Boppré and Vane-Wright posit that, because butterfly species abound with subspecies the possibility that breeding operations will spur genetic mixing is high.  The danger is that breeders will bring together genetically different subspecies (made easier by the fact that genetic diversity is not necessarily manifested in physical differences) that otherwise would remain physically separated in the wild.  If they crossbreed successfully, all bets are off.  “With respect to hybridization, rearing closely related butterflies in an artificial, closed environment represents an uncontrolled experiment.”  (p. 293)

Unless carefully controlled, the commerce in butterfly pupae can also move parasites and diseases into new areas and into populations with no natural defenses with unknown consequences.

It’s not all doom and gloom.  Despite the ecological dangers inherent in the butterfly house industry, it represents an enormous opportunity to foster greater environmental awareness and conservation activism in the millions of visitors who walk through these exhibits each year.  This is the opportunity to move the butterfly house experience from entertainment that trivializes or disrespects these insects to an experience that informs and energizes the visitors for the benefit of the insect.

Boppré and Vane-Wright assert, “For butterfly houses to justify the environmental risks they present, we believe they must engage in effective environmental education . . . .”  (p. 296)  They should take it as their mission to educate visitors about natural systems and about the threats to  butterflies’ habitat.  They should feature outdoor butterfly gardens to support local butterfly populations and to encourage the planting of these gardens.

Frankly, the educational challenge is enormous.  “Although there are rare examples of good educational practice, the educational offerings presented by most butterfly houses are insufficient, misleading, incorrect, or even lacking altogether . . . .”  (p. 296)  In addition to the butterfly house in Riverhead, New York, I also recently visited the Butterfly Pavilion at the Smithsonian’s National Museum of Natural History.  Its educational trappings are more apparent, but, for the life of me, I cannot remember much of what either exhibit may have intended that I learn about the life history of butterflies or the natural systems of which they are a part.  And therein lies the real challenge.
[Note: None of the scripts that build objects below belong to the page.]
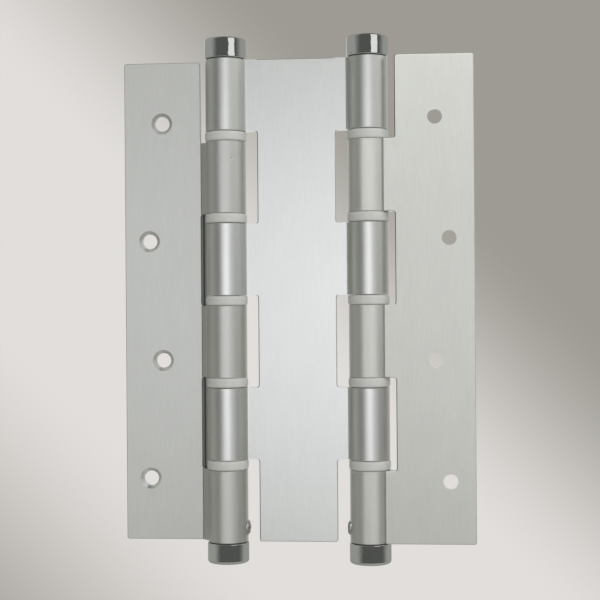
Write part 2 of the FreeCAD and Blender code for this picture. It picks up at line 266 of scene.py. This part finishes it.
def aluminium_finish(shade, roughness, holes):
    """Layers of noise, each with its cells per metre across and along the leaf, added up with small weights."""
    def build(graph):
        grain = graph.noise(graph.place(*GRAIN_CELLS), 2.0) - 0.5
        streak = graph.noise(graph.place(*STREAK_CELLS), 2.0) - 0.5
        blotch = graph.noise(graph.place(*BLOTCH_CELLS), 3.0) - 0.5
        point = graph.place()
        normal = graph.add("ShaderNodeTexCoord", output="Normal")
        sawn = graph.axis(normal, "Z").maths("ABSOLUTE").step(0.75, 0.95)

        # Fine rings lie around the knuckles near their machined ends, which repeat at one pitch.
        low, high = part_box("centre_leaf")
        pitch = (high.z - low.z + BUSH_GAP) / KNUCKLES
        to_gap = (graph.axis(point, "Z") - high.z - BUSH_GAP / 2).maths("PINGPONG", pitch / 2)
        off_axis = (graph.axis(point, "X").maths("ABSOLUTE") - max(barrel_x.values())).maths("ABSOLUTE")
        on_barrel = 1.0 - off_axis.step(KNUCKLE_RADIUS, KNUCKLE_RADIUS + BLUR)
        machined = (1.0 - to_gap.step(*RING_REACH)) * on_barrel
        rings = (graph.noise(graph.place(*RING_CELLS), 1.0) - 0.5) * machined

        # Painted shade: dark lines on slot edges that look left, and on what lies deep beside a barrel and faces
        # the front.
        frontward = (graph.axis(normal, "Y") * -1.0).step(0.1, 0.3)
        leftward = (graph.axis(normal, "X") * -1.0).step(0.02, 0.12) * off_axis.between(*EDGE_BAND, BLUR)
        deep = graph.axis(point, "Y").step(RECESS_FRONT, RECESS_FRONT + BLUR)
        recess = deep * off_axis.between(*RECESS_BAND, BLUR)
        dark = (1.0 - frontward * leftward * SLOT_EDGE_SHADE) * (1.0 - frontward * recess * RECESS_SHADE)

        # shade is a painted light level for the whole leaf.
        factor = grain * 0.07 + streak * 0.10 + blotch * 0.06 + rings * 0.10 + sawn * 0.06 + shade
        rough = grain * 0.05 + streak * 0.06 - sawn * 0.08 + roughness
        relief = grain * 0.5 + streak * 0.5 + rings
        if holes:
            across = graph.add("ShaderNodeVectorMath", {0: point, 1: (1, 0, 1)}, operation="MULTIPLY")
            nearest = None
            for x, z in holes:
                ends = {0: across, 1: (x, 0, z)}
                away = graph.add("ShaderNodeVectorMath", ends, output="Value", operation="DISTANCE")
                nearest = nearest.maths("MINIMUM", away) if nearest else away
            inside = 1.0 - nearest.step(COUNTERSINK_RADIUS * 0.98, COUNTERSINK_RADIUS * 1.02)
            turned = inside * (1.0 - graph.axis(normal, "Y").maths("ABSOLUTE").step(0.8, 0.95))
            wave = (nearest * (math.tau / RING_SPACING)).maths("SINE")
            # Painted light and shade on the countersinks: lighter where they face up and right, darker across from
            # there.
            up_right = graph.axis(normal, "X") + graph.axis(normal, "Z")
            factor = factor + turned * (up_right * COUNTERSINK_PAINTED_LIGHT + 0.05)
            rough = rough - turned * 0.10
            relief = relief + turned * wave * 0.25
        return {
            "Base Color": graph.tint(ALUMINIUM, factor * dark),
            "Roughness": rough,
            "Normal": graph.bump(relief, 0.25, 0.02 * MM),
        }
    return build


# Each leaf's shade is painted light: it lifts the centre leaf's colour and lowers the outer ones, standing in for
# the slightly different tilts of the real leaves.
LEAF_PAINTED_SHADE_AND_ROUGHNESS = {"jamb": (0.97, 0.42), "centre": (1.02, 0.40), "door": (0.97, 0.42)}
leaf_finishes = {}
for side, (shade, roughness) in LEAF_PAINTED_SHADE_AND_ROUGHNESS.items():
    finish = aluminium_finish(shade, roughness, hole_places(side))
    leaf_finishes[f"{side}_leaf"] = surface(f"satin_aluminium_{side}", finish, Metallic=1.0)
print("aluminium for", sorted(leaf_finishes), "holes", hole_places("jamb"))

# %% [markdown]
# ## Chrome, nylon and steel
# The caps are polished and plated, so they mirror what stands around them, with the faint waves that a
# polishing wheel leaves. The bushes are natural nylon: pale, a little greenish, and light sinks into it before
# it comes out again, which subsurface scattering gives. The washers are dark, and the screws are bright steel.

# %% Chrome, nylon and steel


def chrome_finish(graph):
    wave = graph.noise(graph.place(420, 260), 2.0)
    haze = graph.noise(graph.place(900, 900), 3.0)
    return {
        "Base Color": graph.tint(linear(228, 230, 229), haze * 0.08 + 0.94),
        "Roughness": haze * 0.10 + 0.02,
        "Normal": graph.bump(wave, 0.5, 0.16 * MM),
    }


def nylon_finish(colour):
    def build(graph):
        cloud = graph.noise(graph.place(500, 500), 3.0)
        grain = graph.noise(graph.place(4000, 4000), 2.0)
        return {
            "Base Color": graph.tint(colour, cloud * 0.10 + 0.95),
            "Roughness": grain * 0.15 + 0.38,
            "Normal": graph.bump(grain, 0.2, 0.03 * MM),
        }
    return build


def steel_finish(colour, roughness):
    def build(graph):
        cloud = graph.noise(graph.place(900, 900), 3.0)
        return {
            "Base Color": graph.tint(colour, cloud * 0.2 + 0.9),
            "Roughness": cloud * 0.15 + roughness,
            "Normal": graph.bump(cloud, 0.1, 0.03 * MM),
        }
    return build


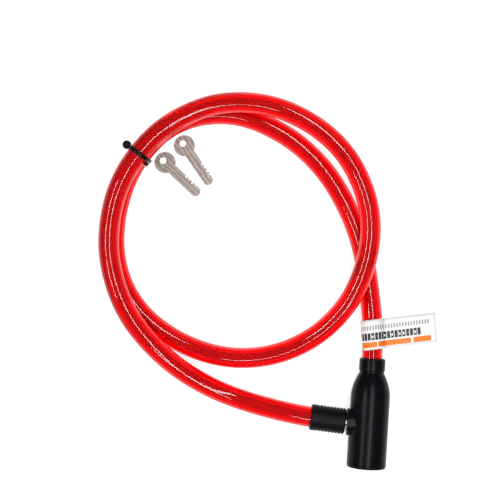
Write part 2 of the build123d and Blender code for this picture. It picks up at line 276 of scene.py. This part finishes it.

Assume, for the moment, that a butterfly house fully embraces this mission and features clear, accessible displays or activities that explore the ecological role played by butterflies, the threats to their survival, the nature of the enterprises supplying the butterflies on display, the dangers inherent in the butterfly house industry and steps taken to address them, and the positive roles that visitors might take to support local and foreign butterfly species and conservation in general – would any of that sink in?  Would there be room or time for the butterflies?  Perhaps education would be better served by targeting one or two critical messages.  I was struck by the fact that the Natural History Museum's butterfly house did not, as a matter of course, provide me with any handouts addressing even one of these concerns.  Something as simple as “here’s what you might do to help butterflies in your local community” would be a start.  And that's where the Atlantis butterfly house in Riverhead has taken its first step - its guide to the species on exhibit provides a brief "Butterfly Gardening Hints & Tips."  Though, to its credit, the Natural History Museum does have an outdoor Butterfly Habitat Garden along one side of the building.

The narrowing and targeting of the messages and the fashioning of the educational efforts may be less of a hurdle than simply capturing visitors’ attention.  The very connection that draws people to these exhibits and so moves them as they witness the free flying butterflies may preclude most from attending to any of these educational messages while in the butterfly house.  Besides some take-away material to be read later, away from the butterflies, I don’t quite know how to get over this barrier.  I know from personal experience that, once in the butterfly house, we are spellbound by, and only have eyes for, the beauty around us.